- **What you have to do**:
Copy out all lines where "that" appears.

- **Material provided**:
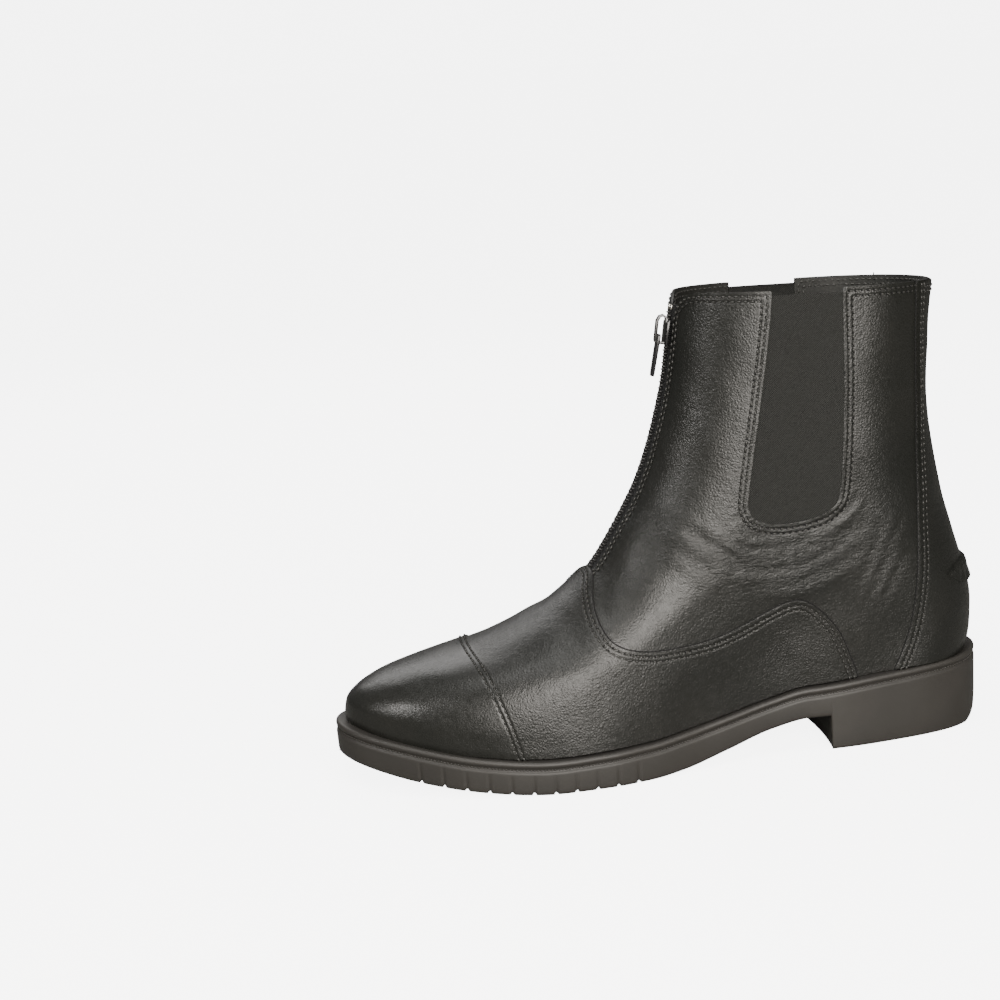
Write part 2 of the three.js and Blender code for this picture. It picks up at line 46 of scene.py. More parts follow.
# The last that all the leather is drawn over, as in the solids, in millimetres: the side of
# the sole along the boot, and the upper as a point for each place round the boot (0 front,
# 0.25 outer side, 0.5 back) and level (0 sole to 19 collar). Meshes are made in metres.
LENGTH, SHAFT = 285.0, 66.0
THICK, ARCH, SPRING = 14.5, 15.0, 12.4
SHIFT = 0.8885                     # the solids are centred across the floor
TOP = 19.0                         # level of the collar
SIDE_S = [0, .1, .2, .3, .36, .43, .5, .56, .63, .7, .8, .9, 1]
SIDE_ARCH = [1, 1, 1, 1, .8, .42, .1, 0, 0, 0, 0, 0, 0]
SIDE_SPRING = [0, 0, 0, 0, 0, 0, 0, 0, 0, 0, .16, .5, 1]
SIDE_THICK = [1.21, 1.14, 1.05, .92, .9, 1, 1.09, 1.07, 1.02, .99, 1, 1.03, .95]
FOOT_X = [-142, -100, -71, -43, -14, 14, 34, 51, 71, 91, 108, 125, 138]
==
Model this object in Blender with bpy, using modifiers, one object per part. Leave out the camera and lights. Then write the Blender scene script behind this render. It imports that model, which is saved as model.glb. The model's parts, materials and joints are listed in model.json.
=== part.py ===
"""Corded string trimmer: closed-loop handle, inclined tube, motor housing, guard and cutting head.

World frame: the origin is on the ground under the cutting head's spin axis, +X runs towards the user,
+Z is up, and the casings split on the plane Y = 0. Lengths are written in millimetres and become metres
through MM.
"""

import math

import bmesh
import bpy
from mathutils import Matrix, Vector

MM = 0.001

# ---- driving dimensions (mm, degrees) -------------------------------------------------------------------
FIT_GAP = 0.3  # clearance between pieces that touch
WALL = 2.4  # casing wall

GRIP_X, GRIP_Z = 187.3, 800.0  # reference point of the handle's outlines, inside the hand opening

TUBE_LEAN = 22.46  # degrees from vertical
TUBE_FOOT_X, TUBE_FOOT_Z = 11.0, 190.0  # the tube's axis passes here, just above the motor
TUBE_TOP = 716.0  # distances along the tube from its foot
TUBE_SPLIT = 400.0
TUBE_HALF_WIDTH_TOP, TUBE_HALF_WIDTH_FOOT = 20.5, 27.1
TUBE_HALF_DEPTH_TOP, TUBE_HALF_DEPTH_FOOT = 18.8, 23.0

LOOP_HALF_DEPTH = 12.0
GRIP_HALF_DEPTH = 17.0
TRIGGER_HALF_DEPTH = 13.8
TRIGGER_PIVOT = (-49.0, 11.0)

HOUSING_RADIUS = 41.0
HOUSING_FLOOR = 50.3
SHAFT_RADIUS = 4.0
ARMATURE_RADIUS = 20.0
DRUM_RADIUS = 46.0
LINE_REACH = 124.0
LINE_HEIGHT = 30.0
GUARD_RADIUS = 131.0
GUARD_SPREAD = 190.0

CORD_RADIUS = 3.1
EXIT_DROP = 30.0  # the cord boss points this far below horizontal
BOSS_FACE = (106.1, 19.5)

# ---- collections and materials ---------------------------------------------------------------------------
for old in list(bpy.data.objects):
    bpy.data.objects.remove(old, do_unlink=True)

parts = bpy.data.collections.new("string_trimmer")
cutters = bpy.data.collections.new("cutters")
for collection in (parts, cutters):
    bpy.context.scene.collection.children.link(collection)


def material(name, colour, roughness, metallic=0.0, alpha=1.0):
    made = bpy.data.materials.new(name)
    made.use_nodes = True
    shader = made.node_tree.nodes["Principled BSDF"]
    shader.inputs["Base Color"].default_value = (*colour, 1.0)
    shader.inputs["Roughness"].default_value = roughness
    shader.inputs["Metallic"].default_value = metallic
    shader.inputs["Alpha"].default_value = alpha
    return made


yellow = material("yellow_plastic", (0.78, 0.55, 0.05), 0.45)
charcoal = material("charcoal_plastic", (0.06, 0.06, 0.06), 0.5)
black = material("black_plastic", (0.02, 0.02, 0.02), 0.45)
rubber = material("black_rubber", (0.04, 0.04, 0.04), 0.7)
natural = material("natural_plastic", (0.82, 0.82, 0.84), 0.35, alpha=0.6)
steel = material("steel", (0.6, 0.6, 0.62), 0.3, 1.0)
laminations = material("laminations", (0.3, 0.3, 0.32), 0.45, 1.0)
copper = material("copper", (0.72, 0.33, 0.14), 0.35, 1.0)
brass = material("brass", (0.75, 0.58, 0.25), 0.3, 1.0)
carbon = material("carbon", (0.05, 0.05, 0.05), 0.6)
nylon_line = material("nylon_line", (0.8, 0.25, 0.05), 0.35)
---
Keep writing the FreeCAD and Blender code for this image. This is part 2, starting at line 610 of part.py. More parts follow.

- **Full solution**:
# The last that all the leather is drawn over, as in the solids, in millimetres: the side of
Model this object in Blender with bpy, using modifiers, one object per part. Leave out the camera and lights. Then write the Blender scene script behind this render. It imports that model, which is saved as model.glb. The model's parts, materials and joints are listed in model.json.
FIT_GAP = 0.3  # clearance between pieces that touch